で、この作品、ヴァイオリニストさんが引っ込んで、なんとこの白いブラウスに着替え、髪の毛を後ろに結んで登場する。おもむろにヴァイオリンにピックアップマイクを付けて、タブレットを手に、たどたどしい日本語で「私は15才のときに学校に日本の広告会社の人が来て、オーディションがあって、コマーシャルに出ました」という経緯を話し始めます。で、このCFが後ろのスクリーンに流される。それから、日本でそのコマーシャルフィルムを見て、自分は作曲家になろうと思った同世代の子が語っている内容を、ヴァイオリニストさんが語る。なんと大人になってベルリンに来たら、あの彼女がゲンダイオンガク業界にいてビックリ、って。んで、そこからが本編といえば本編で、コマーシャルフィルムをあれこれ加工した映像作品(映像だけではなく、音楽やナレーションもそのまま加工している)に、30年後の元超絶美少女、今は美人のおばさまヴァイオリニストがライヴの演奏を重ねていく「ライヴ・エレクトロニクス」作品となっていく。

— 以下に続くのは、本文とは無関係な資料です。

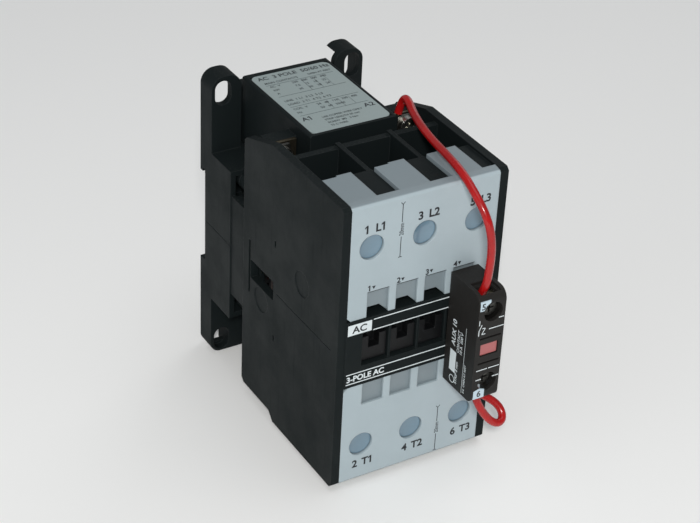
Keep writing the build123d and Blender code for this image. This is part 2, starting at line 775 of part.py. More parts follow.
def contact_carrier():
    body = block(both(socket_half_x - 0.5), crossbar_y, mirrored(tab_z, 1))
    body += block(both(core_half_x - 0.5), flange_y, about(centre_z, 9.5))
    body += block(both(6.0), flange_y, about(centre_z, spring_z + 3.8))
    for x in pole_x:
        post = block(about(x, post_half_x), (crossbar_y[0] + 1, flange_y[1] - 1), about(centre_z, post_half_z))
        body += post - block(about(x, 3.6), window_y, about(centre_z, 10))
    for x in window_x:
        tab = block(about(x, 4.65), (tab_y[0], tab_y[1] + 0.5), mirrored(tab_z, 1))
        tab = fillet(tab.edges().filter_by(Axis.Y), 0.5)
        body += tab - block(about(x, 2.0), (tab_y[0] - 1, tab_y[1] - 2.0), mirrored((-0.5, 6), 1))
    for side in sides:
        body += block(both(cheek_half_x), (flange_y[1] - 0.5, armature_y[1] - 0.6), mirrored((10.4, 12.4), side))
        body += rod(0, centre_z + side * spring_z, 2.3, (flange_y[1] - 0.5, flange_y[1] + 3.5))
    return body - rod_z(0, pin_y, 1.47, about(centre_z, 14))


def moving_bridge(x):
    bar = block(about(x, 3.2), (window_y[1] - bridge_thickness, window_y[1]), about(centre_z, bridge_half_z))
    for side in sides:
        pad = block(about(x, 2.5), (window_y[1] - 0.2, window_y[1] + tip), mirrored(tip_z, side))
        bar += rounded(pad, Axis.Y, 0.8)
    return bar + rod(x, centre_z, 1.6, (window_y[1] - bridge_thickness - 1.2, window_y[1] - bridge_thickness + 0.2))


def contact_springs():
    y = (window_y[0], window_y[1] - bridge_thickness)
    return [spring_y(x, centre_z, 2.4, 0.3, 4, y) for x in pole_x]


def housing_screws():
    screws = []
    for x in sides:
        for z in sides:
            head = rod(x * screw_x, centre_z + z * screw_z, screw_head, (-6.0, -3.4))
            shank = rod(x * screw_x, centre_z + z * screw_z, screw_shank, (-45.0, -5.9))
            screw = head + shank
            cross = Box(4.2, 3.0, 0.8) + Box(0.8, 3.0, 4.2)
            screws.append(screw - Pos(x * screw_x, -3.4, centre_z + z * screw_z) * cross)
    return screws


# ---- auxiliary block ----
aux_inside = (aux_x[0] + aux_wall, aux_x[1] - aux_wall)
aux_screw_x = 16.5
guide_half = 2.2
hook_x = (13.2, 18.0)
funnel_z = 17.4


def aux_section():
    """Block outline in (y, z) with rounded front corners drawn as short facets."""
    low, high = aux_z
    points = [(aux_rear_y, low), (aux_rear_y, high)]
    points += corner(aux_front_y, high, 3.6, 1)
    points += corner(aux_front_y, low, 2.6, -1)
    return points


def corner(y, z, radius, side):
    """Quarter round at a front corner, listed from the top down."""
    centre = (y + radius, z - side * radius)
    steps = 6
    angles = [90 * i / steps for i in range(steps + 1)]
    if side > 0:
        angles = [90 + a for a in angles]
    else:
        angles = [180 + a for a in angles]
    return [(centre[0] + radius * math.cos(math.radians(a)), centre[1] + radius * math.sin(math.radians(a)))
            for a in angles]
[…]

ま、話だけきくと、これまたアイデア一発もんだろうとしか思えないのだが、なんとなんと、ここで起きてくる「時間のズレ」とか「断片化された過去と現代の響き合い」みたいなものが、ものすごい叙情性を醸し出すんですなぁ。一種の私小説みたいな、なんか小説なら今時の芥川賞なんかで喜ばれそうなもんだぞぉ、ってね。無論、その時代を生きていた人たちには、あの頃の自分は…なんて爺くさいこっぱずかしくて他人様には言えないようなあれやこれやの記憶も重ね合ってくるし、ましてやここはかつて「ゲンダイオンガク」を聴きに通ったドイツ文化会館であり新草月ホール、向こうにはたくさんのカナダの現代音楽を聴かせてもらったカナダ大使館だってあるじゃあないかい…

音楽というアートを叙情的にしたかったら時間を操れ、という鉄則をあらためて見せつけられたような、考えようによってはヴィデオアート作品の王道が展開したのでありました。

この作品、最大の問題は…これだけのインパクトを与えるには演奏者がヴチコヴァ女史以外にはあり得ない、ってことなだけどねぇ。ま、それはそれで良いのかな、永遠の再現性を求めているわけじゃなのだし。

高橋是清公園界隈、21世紀の10年代が終わろうとする秋も、まだまだ面白い。まさか近辺に弦楽器専門雑誌の編集部が出来ようとは思ってもみなかったけどさ。